## WRITTEN PROBLEM
Restate each entry word for word, leaving nothing out.

## SUPPLIED DATA
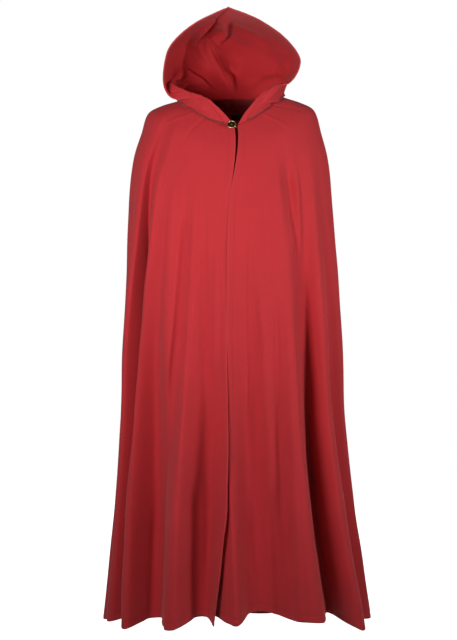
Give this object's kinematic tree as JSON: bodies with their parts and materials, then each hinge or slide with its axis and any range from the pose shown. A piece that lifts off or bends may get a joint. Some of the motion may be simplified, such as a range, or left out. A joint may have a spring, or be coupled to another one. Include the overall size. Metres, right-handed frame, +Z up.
{
  "type": "hooded medieval cape",
  "caption": "Long hooded cape with flared panels and a button at the neck, hollow and filled out as worn, open at the hem and the face.",
  "frame": {"origin": "middle of the neck opening, level with the shoulders that hold the cape up", "axes": "+Z up, -Y towards the front of the cape, +X towards the wearer's left"},
  "size_m": [0.6673, 0.5516, 1.5404],
  "materials": {
    "cotton": "matte, plain-woven red cotton with a soft nap",
    "tape": "matte woven tape",
    "label": "matte woven ribbon, bare",
    "antique_brass": "antiqued, bright on the rim and dark in the well",
    "cord": "matte twisted cord"
  },
  "bodies": {
    "root": {"front_right": "cotton", "front_left": "cotton", "back_right": "cotton", "back_left": "cotton", "hood_right": "cotton", "hood_left": "cotton", "neck_tape": "tape", "label": "label", "button": "antique_brass", "button_loop": "cord"}
  },
  "joints": []
}
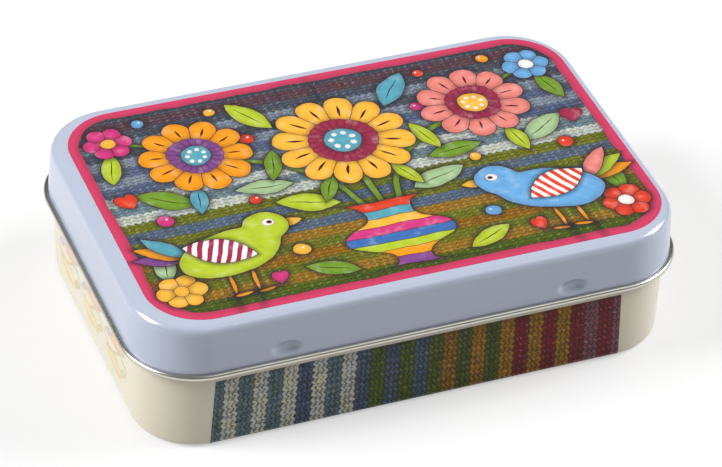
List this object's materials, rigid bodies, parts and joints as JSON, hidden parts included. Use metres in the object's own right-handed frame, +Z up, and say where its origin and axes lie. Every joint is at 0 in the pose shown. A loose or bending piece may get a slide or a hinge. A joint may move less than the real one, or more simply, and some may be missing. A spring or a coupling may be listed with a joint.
{
  "type": "hinged tin box",
  "caption": "Rectangular pressed tin with round corners and a shallow hinged lid that turns on its own rolled edge.",
  "frame": {"origin": "middle of the flat bottom face, on the surface that the tin stands on", "axes": "+X along the length, +Y from the front to the hinge side, +Z up"},
  "size_m": [0.0964, 0.0647, 0.025],
  "materials": {
    "lid_enamel": "lilac-blue gloss enamel on tinplate, printed on top",
    "base_enamel": "cream gloss enamel on tinplate, printed on the walls",
    "lid_print": "varnished picture print",
    "base_print": "varnished knit pattern print",
    "bare_tinplate": "bright lacquered tinplate"
  },
  "bodies": {
    "base_body": {"base": "base_enamel"},
    "lid_body": {"lid": "lid_enamel"}
  },
  "joints": [
    {"name": "lid_hinge", "type": "hinge", "parent": "base_body", "child": "lid_body", "pos_m": [0, 0.03175, 0.0158], "axis": [-1, 0, 0], "range_deg": [0, 105]}
  ]
}
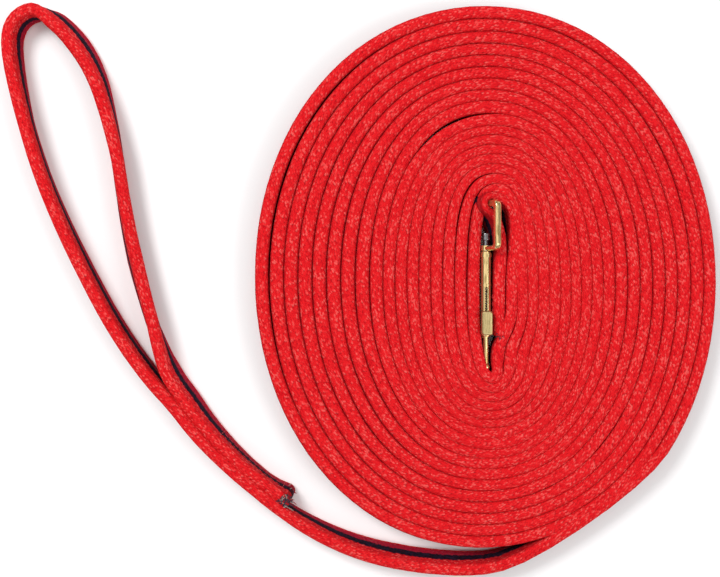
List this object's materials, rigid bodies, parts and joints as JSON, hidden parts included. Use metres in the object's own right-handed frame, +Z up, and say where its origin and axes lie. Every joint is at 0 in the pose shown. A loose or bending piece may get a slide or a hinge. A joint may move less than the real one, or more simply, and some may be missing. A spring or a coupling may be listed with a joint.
{
  "type": "lead rope",
  "caption": "Long flat two-tone cushion-web lead line, rolled on its edge, with a swivel bolt snap in the middle of the roll and a sewn hand loop.",
  "frame": {"origin": "middle of the whole object's outline seen from above, on the surface that the line lies on", "axes": "+Z up from the surface along the web's width, +X across the roll from the hand loop to the roll's far side, +Y along the roll's long axis from the hook to the eye"},
  "size_m": [0.4172, 0.3323, 0.0289],
  "materials": {
    "web": "soft woven cushion web, red edges with a navy middle stripe",
    "thread": "waxed sewing thread",
    "brass": "bright cast brass, tumbled",
    "knob_brass": "dull cast brass, worn",
    "rivet_steel": "plated steel",
    "spring_steel": "drawn spring wire"
  },
  "bodies": {
    "line": {"web_coil": "web", "web_tail": "web", "web_hand_loop": "web", "web_snap_end": "web", "hand_loop_stitches": "thread", "snap_end_stitches": "thread", "swivel_eye": "brass"},
    "snap": {"snap_body": "brass", "swivel_post": "rivet_steel", "bolt_spring": "spring_steel"},
    "bolt": {"bolt_rod": "brass", "thumb_knob": "knob_brass"}
  },
  "joints": [
    {"name": "snap_swivel", "type": "hinge", "parent": "line", "child": "snap", "pos_m": [0.074, 0.0218, 0.0148], "axis": [0, 1, 0], "range_deg": [-6, 6]},
    {"name": "bolt_slide", "type": "slide", "parent": "snap", "child": "bolt", "axis": [0, 1, 0], "range_m": [0, 0.0137], "stiffness_N_per_m": 400, "springref_m": -0.008, "deforming": ["bolt_spring"]}
  ]
}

## EXERCISE RESPONSE
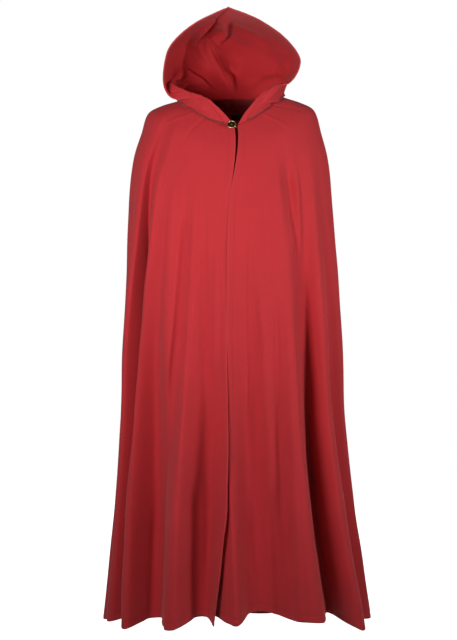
Give this object's kinematic tree as JSON: bodies with their parts and materials, then each hinge or slide with its axis and any range from the pose shown. A piece that lifts off or bends may get a joint. Some of the motion may be simplified, such as a range, or left out. A joint may have a spring, or be coupled to another one. Include the overall size. Metres, right-handed frame, +Z up.
{
  "type": "hooded medieval cape",
  "caption": "Long hooded cape with flared panels and a button at the neck, hollow and filled out as worn, open at the hem and the face.",
  "frame": {"origin": "middle of the neck opening, level with the shoulders that hold the cape up", "axes": "+Z up, -Y towards the front of the cape, +X towards the wearer's left"},
  "size_m": [0.6673, 0.5516, 1.5404],
  "materials": {
    "cotton": "matte, plain-woven red cotton with a soft nap",
    "tape": "matte woven tape",
    "label": "matte woven ribbon, bare",
    "antique_brass": "antiqued, bright on the rim and dark in the well",
    "cord": "matte twisted cord"
  },
  "bodies": {
    "root": {"front_right": "cotton", "front_left": "cotton", "back_right": "cotton", "back_left": "cotton", "hood_right": "cotton", "hood_left": "cotton", "neck_tape": "tape", "label": "label", "button": "antique_brass", "button_loop": "cord"}
  },
  "joints": []
}
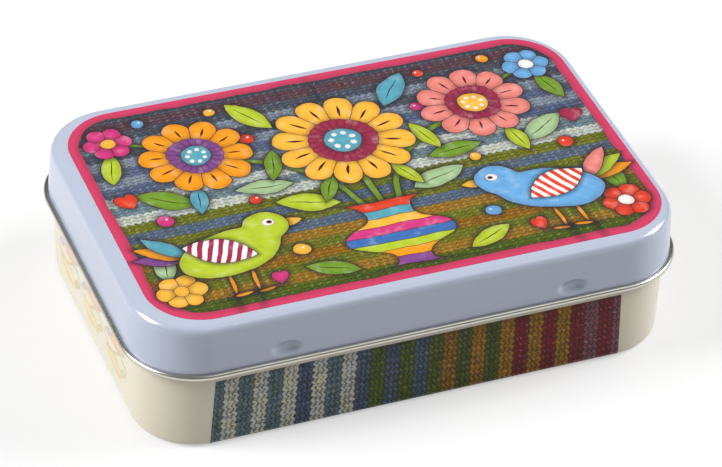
List this object's materials, rigid bodies, parts and joints as JSON, hidden parts included. Use metres in the object's own right-handed frame, +Z up, and say where its origin and axes lie. Every joint is at 0 in the pose shown. A loose or bending piece may get a slide or a hinge. A joint may move less than the real one, or more simply, and some may be missing. A spring or a coupling may be listed with a joint.
{
  "type": "hinged tin box",
  "caption": "Rectangular pressed tin with round corners and a shallow hinged lid that turns on its own rolled edge.",
  "frame": {"origin": "middle of the flat bottom face, on the surface that the tin stands on", "axes": "+X along the length, +Y from the front to the hinge side, +Z up"},
  "size_m": [0.0964, 0.0647, 0.025],
  "materials": {
    "lid_enamel": "lilac-blue gloss enamel on tinplate, printed on top",
    "base_enamel": "cream gloss enamel on tinplate, printed on the walls",
    "lid_print": "varnished picture print",
    "base_print": "varnished knit pattern print",
    "bare_tinplate": "bright lacquered tinplate"
  },
  "bodies": {
    "base_body": {"base": "base_enamel"},
    "lid_body": {"lid": "lid_enamel"}
  },
  "joints": [
    {"name": "lid_hinge", "type": "hinge", "parent": "base_body", "child": "lid_body", "pos_m": [0, 0.03175, 0.0158], "axis": [-1, 0, 0], "range_deg": [0, 105]}
  ]
}
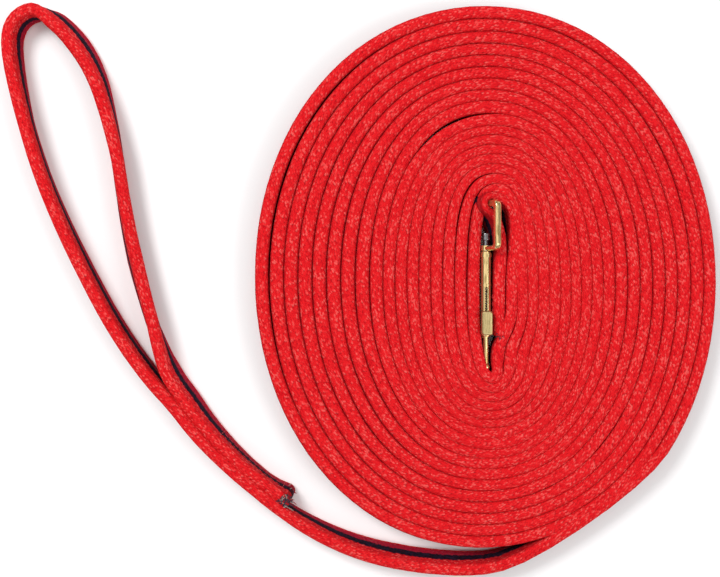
List this object's materials, rigid bodies, parts and joints as JSON, hidden parts included. Use metres in the object's own right-handed frame, +Z up, and say where its origin and axes lie. Every joint is at 0 in the pose shown. A loose or bending piece may get a slide or a hinge. A joint may move less than the real one, or more simply, and some may be missing. A spring or a coupling may be listed with a joint.
{
  "type": "lead rope",
  "caption": "Long flat two-tone cushion-web lead line, rolled on its edge, with a swivel bolt snap in the middle of the roll and a sewn hand loop.",
  "frame": {"origin": "middle of the whole object's outline seen from above, on the surface that the line lies on", "axes": "+Z up from the surface along the web's width, +X across the roll from the hand loop to the roll's far side, +Y along the roll's long axis from the hook to the eye"},
  "size_m": [0.4172, 0.3323, 0.0289],
  "materials": {
    "web": "soft woven cushion web, red edges with a navy middle stripe",
    "thread": "waxed sewing thread",
    "brass": "bright cast brass, tumbled",
    "knob_brass": "dull cast brass, worn",
    "rivet_steel": "plated steel",
    "spring_steel": "drawn spring wire"
  },
  "bodies": {
    "line": {"web_coil": "web", "web_tail": "web", "web_hand_loop": "web", "web_snap_end": "web", "hand_loop_stitches": "thread", "snap_end_stitches": "thread", "swivel_eye": "brass"},
    "snap": {"snap_body": "brass", "swivel_post": "rivet_steel", "bolt_spring": "spring_steel"},
    "bolt": {"bolt_rod": "brass", "thumb_knob": "knob_brass"}
  },
  "joints": [
    {"name": "snap_swivel", "type": "hinge", "parent": "line", "child": "snap", "pos_m": [0.074, 0.0218, 0.0148], "axis": [0, 1, 0], "range_deg": [-6, 6]},
    {"name": "bolt_slide", "type": "slide", "parent": "snap", "child": "bolt", "axis": [0, 1, 0], "range_m": [0, 0.0137], "stiffness_N_per_m": 400, "springref_m": -0.008, "deforming": ["bolt_spring"]}
  ]
}